## DATASET CONTENT

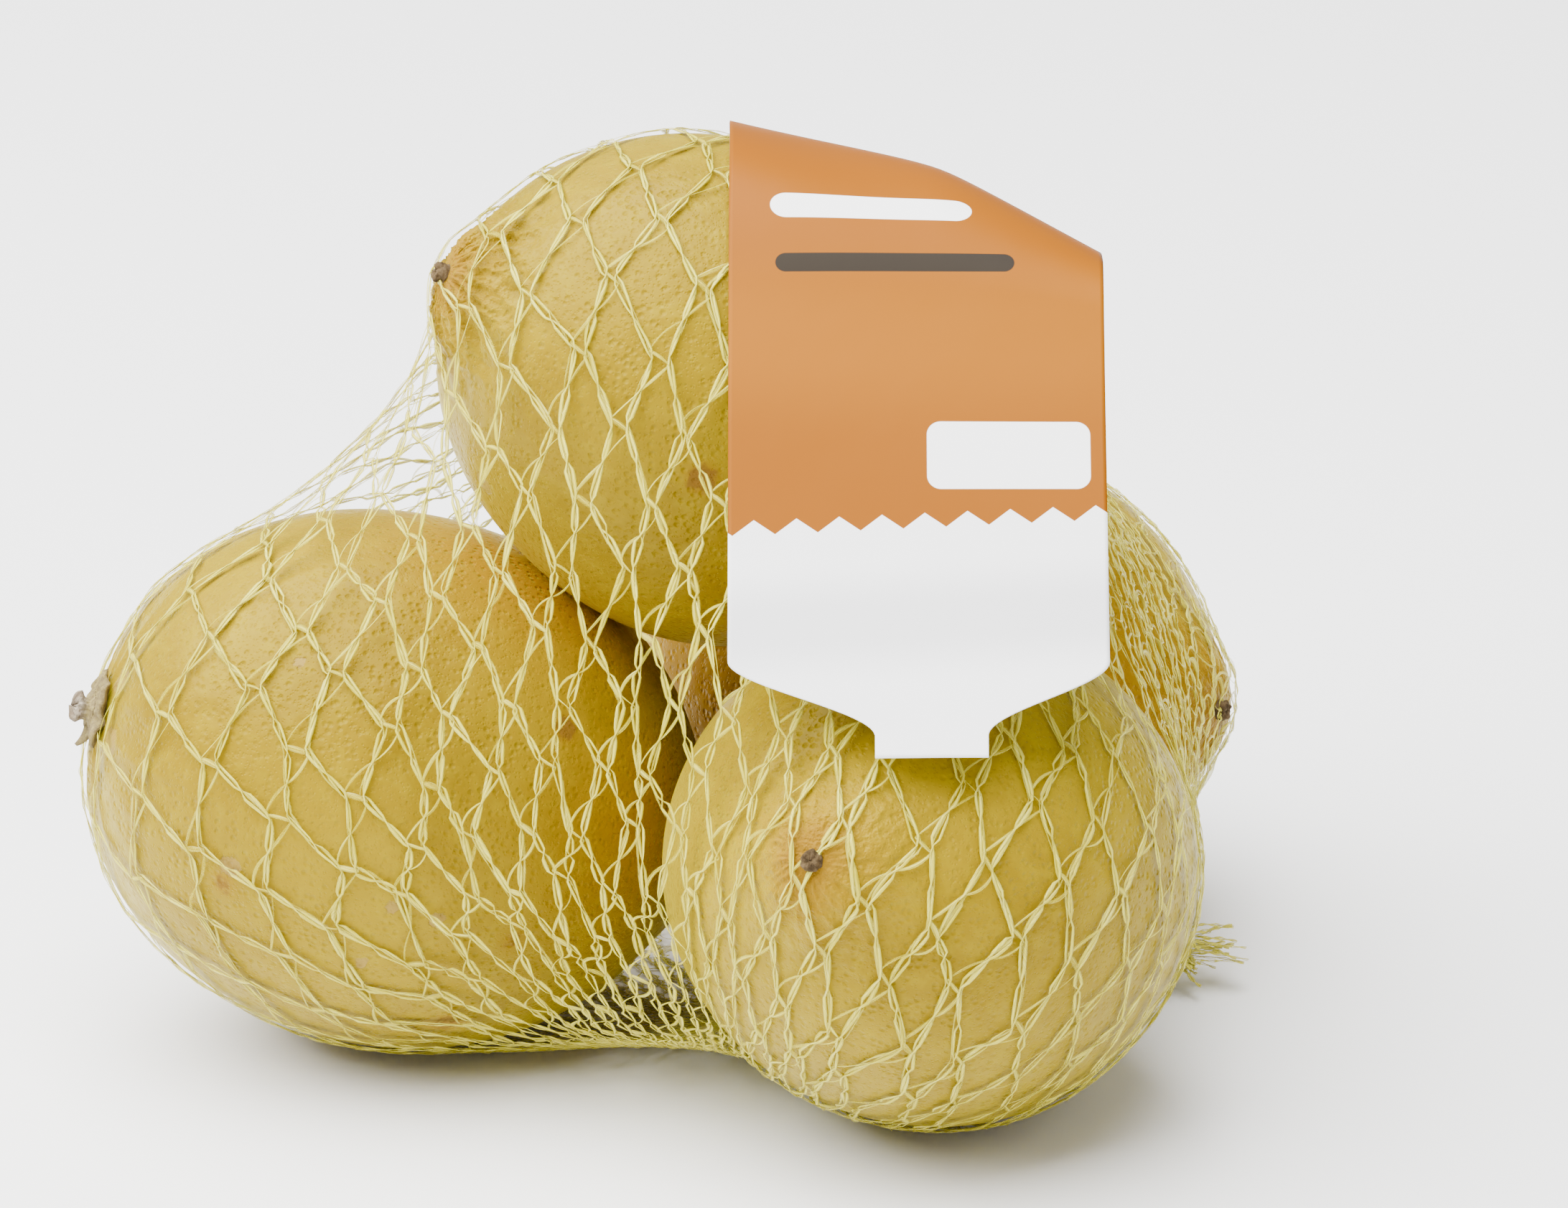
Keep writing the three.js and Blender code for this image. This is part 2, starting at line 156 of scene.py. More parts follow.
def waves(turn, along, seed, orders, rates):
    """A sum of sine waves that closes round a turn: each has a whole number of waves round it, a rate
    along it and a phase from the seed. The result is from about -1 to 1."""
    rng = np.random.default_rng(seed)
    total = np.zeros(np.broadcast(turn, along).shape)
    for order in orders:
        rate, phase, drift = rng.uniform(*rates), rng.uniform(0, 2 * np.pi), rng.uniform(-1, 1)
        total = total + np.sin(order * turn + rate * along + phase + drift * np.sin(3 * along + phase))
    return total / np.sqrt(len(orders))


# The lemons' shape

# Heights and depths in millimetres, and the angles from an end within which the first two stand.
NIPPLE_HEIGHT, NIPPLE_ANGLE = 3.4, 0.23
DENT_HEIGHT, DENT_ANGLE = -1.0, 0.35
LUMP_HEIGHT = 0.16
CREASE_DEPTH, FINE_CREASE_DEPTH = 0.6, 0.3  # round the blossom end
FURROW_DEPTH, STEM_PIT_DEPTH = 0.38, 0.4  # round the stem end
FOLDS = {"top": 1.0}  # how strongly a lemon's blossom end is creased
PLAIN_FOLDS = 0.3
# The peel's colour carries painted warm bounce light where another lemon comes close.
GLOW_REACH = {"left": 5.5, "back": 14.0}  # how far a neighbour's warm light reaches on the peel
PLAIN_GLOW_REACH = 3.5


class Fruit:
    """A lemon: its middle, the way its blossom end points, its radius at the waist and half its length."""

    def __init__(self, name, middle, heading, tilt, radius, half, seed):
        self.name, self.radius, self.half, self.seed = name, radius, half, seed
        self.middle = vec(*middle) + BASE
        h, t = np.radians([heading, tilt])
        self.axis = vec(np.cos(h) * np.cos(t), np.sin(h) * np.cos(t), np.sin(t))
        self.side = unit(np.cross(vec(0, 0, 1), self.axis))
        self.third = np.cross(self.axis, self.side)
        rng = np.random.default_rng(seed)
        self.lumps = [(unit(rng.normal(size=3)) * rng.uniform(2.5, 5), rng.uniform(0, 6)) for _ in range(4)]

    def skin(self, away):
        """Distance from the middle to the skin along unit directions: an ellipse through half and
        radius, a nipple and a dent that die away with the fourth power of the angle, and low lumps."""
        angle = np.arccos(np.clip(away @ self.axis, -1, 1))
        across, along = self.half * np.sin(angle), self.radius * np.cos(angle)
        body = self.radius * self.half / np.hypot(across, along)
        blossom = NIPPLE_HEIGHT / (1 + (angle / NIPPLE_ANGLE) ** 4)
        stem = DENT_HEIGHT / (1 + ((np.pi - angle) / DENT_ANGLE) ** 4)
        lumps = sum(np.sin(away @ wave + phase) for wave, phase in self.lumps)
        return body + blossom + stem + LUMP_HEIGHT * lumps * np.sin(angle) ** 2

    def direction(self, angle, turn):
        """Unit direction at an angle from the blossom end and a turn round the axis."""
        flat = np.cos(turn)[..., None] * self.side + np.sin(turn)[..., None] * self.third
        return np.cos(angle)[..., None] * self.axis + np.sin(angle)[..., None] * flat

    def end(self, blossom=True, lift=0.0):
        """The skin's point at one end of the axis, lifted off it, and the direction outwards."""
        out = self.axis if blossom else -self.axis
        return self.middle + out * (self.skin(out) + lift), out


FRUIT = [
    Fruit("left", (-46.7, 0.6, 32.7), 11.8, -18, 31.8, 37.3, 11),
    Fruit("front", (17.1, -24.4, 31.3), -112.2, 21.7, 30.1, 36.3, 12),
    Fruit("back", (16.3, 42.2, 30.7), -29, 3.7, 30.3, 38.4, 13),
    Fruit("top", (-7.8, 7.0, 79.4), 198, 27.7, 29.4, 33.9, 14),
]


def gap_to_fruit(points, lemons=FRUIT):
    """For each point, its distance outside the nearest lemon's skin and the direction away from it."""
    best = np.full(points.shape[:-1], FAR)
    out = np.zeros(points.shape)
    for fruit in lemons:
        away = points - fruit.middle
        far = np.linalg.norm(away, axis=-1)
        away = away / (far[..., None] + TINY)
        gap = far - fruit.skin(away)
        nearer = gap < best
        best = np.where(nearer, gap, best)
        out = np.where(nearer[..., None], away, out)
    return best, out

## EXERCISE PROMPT
Begin with the first line of the data above and, please, print each line exactly until you have printed the line containing "# The lemons' shape"; print nothing else.

## SOLUTION BELOW
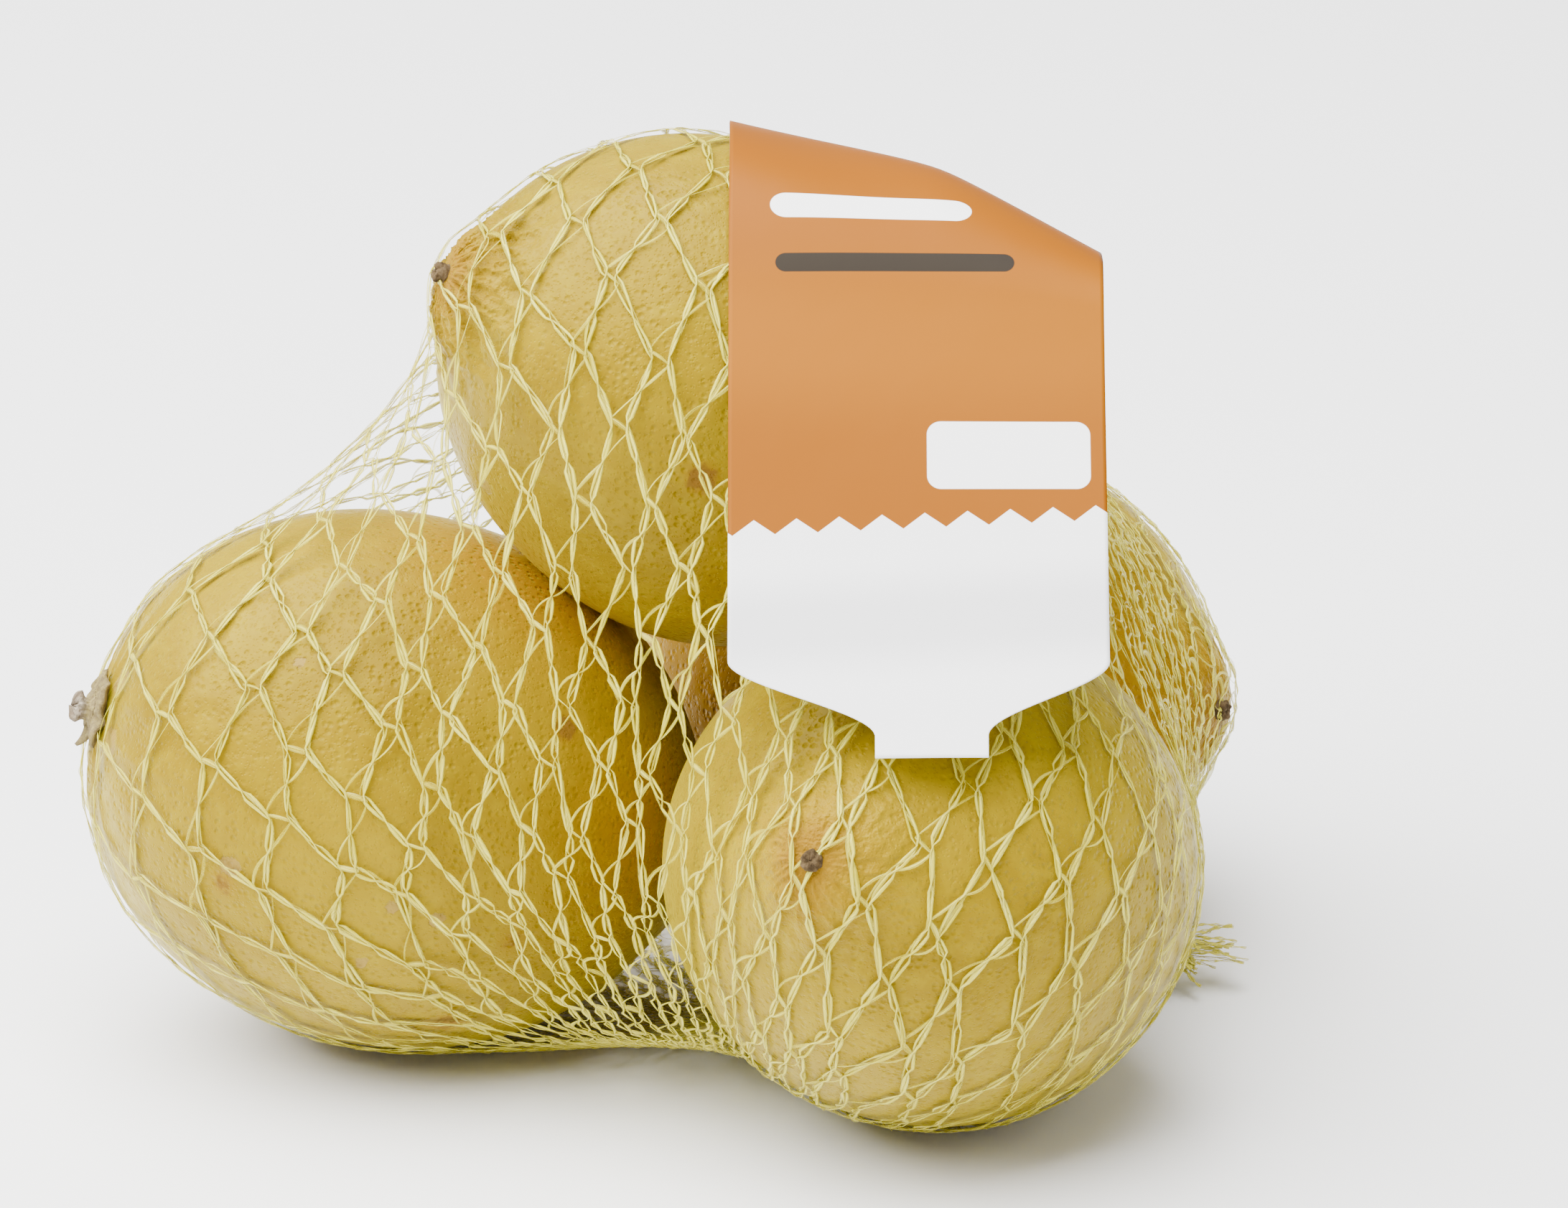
Keep writing the three.js and Blender code for this image. This is part 2, starting at line 156 of scene.py. More parts follow.
def waves(turn, along, seed, orders, rates):
    """A sum of sine waves that closes round a turn: each has a whole number of waves round it, a rate
    along it and a phase from the seed. The result is from about -1 to 1."""
    rng = np.random.default_rng(seed)
    total = np.zeros(np.broadcast(turn, along).shape)
    for order in orders:
        rate, phase, drift = rng.uniform(*rates), rng.uniform(0, 2 * np.pi), rng.uniform(-1, 1)
        total = total + np.sin(order * turn + rate * along + phase + drift * np.sin(3 * along + phase))
    return total / np.sqrt(len(orders))


# The lemons' shape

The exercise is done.